■ Work required: Quote the whole listing verbatim.

:::::

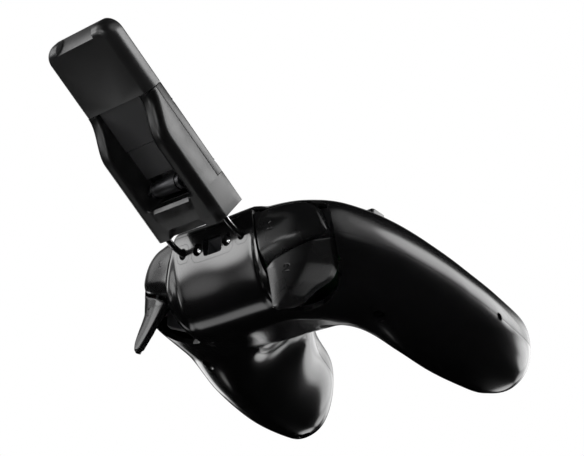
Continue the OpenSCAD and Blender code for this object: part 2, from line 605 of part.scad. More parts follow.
// Y where that axis meets the height
function foot_y(py, z) = face_y + py * cos(face_tilt) - drop_to(py, z) * sin(face_tilt);
module face_button(k, tint) {
  p = button_at[k];
  up = face_rise(p);
  foot = drop_to(p[1], dome_top + button_travel + 0.3);
  color(tint) place() on_face(1) translate([p[0], p[1], 0]) {
    translate([0, 0, up]) rotate_extrude($fn = 48) polygon(concat(
      [[0, foot - up], [1.9, foot - up], [1.9, -guide_l - 1.1], [guide_r + 0.9, -guide_l - 1.1],
       [guide_r + 0.9, -guide_l - 0.1], [button_d / 2, -guide_l - 0.1]],
      [for (a = [0:22.5:90]) [button_d / 2 - 0.8 + 0.8 * cos(a), button_out - 0.8 + 0.8 * sin(a)]],
      [[0, button_out]]));
  }
}
module button_near() { face_button(0, "#3c8f63"); }
module button_far() { face_button(1, "#c7a23c"); }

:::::

■ Complete answer:
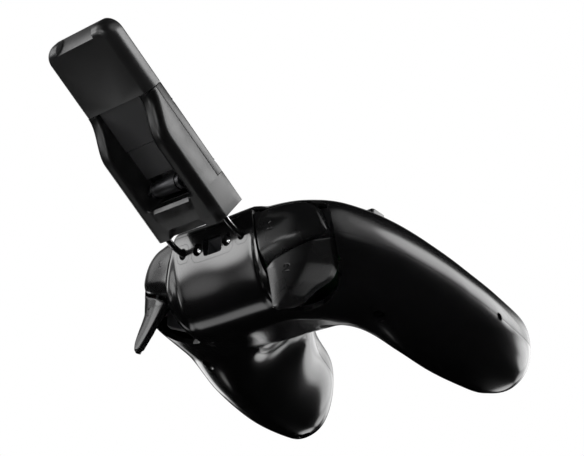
Continue the OpenSCAD and Blender code for this object: part 2, from line 605 of part.scad. More parts follow.
// Y where that axis meets the height
function foot_y(py, z) = face_y + py * cos(face_tilt) - drop_to(py, z) * sin(face_tilt);
module face_button(k, tint) {
  p = button_at[k];
  up = face_rise(p);
  foot = drop_to(p[1], dome_top + button_travel + 0.3);
  color(tint) place() on_face(1) translate([p[0], p[1], 0]) {
    translate([0, 0, up]) rotate_extrude($fn = 48) polygon(concat(
      [[0, foot - up], [1.9, foot - up], [1.9, -guide_l - 1.1], [guide_r + 0.9, -guide_l - 1.1],
       [guide_r + 0.9, -guide_l - 0.1], [button_d / 2, -guide_l - 0.1]],
      [for (a = [0:22.5:90]) [button_d / 2 - 0.8 + 0.8 * cos(a), button_out - 0.8 + 0.8 * sin(a)]],
      [[0, button_out]]));
  }
}
module button_near() { face_button(0, "#3c8f63"); }
module button_far() { face_button(1, "#c7a23c"); }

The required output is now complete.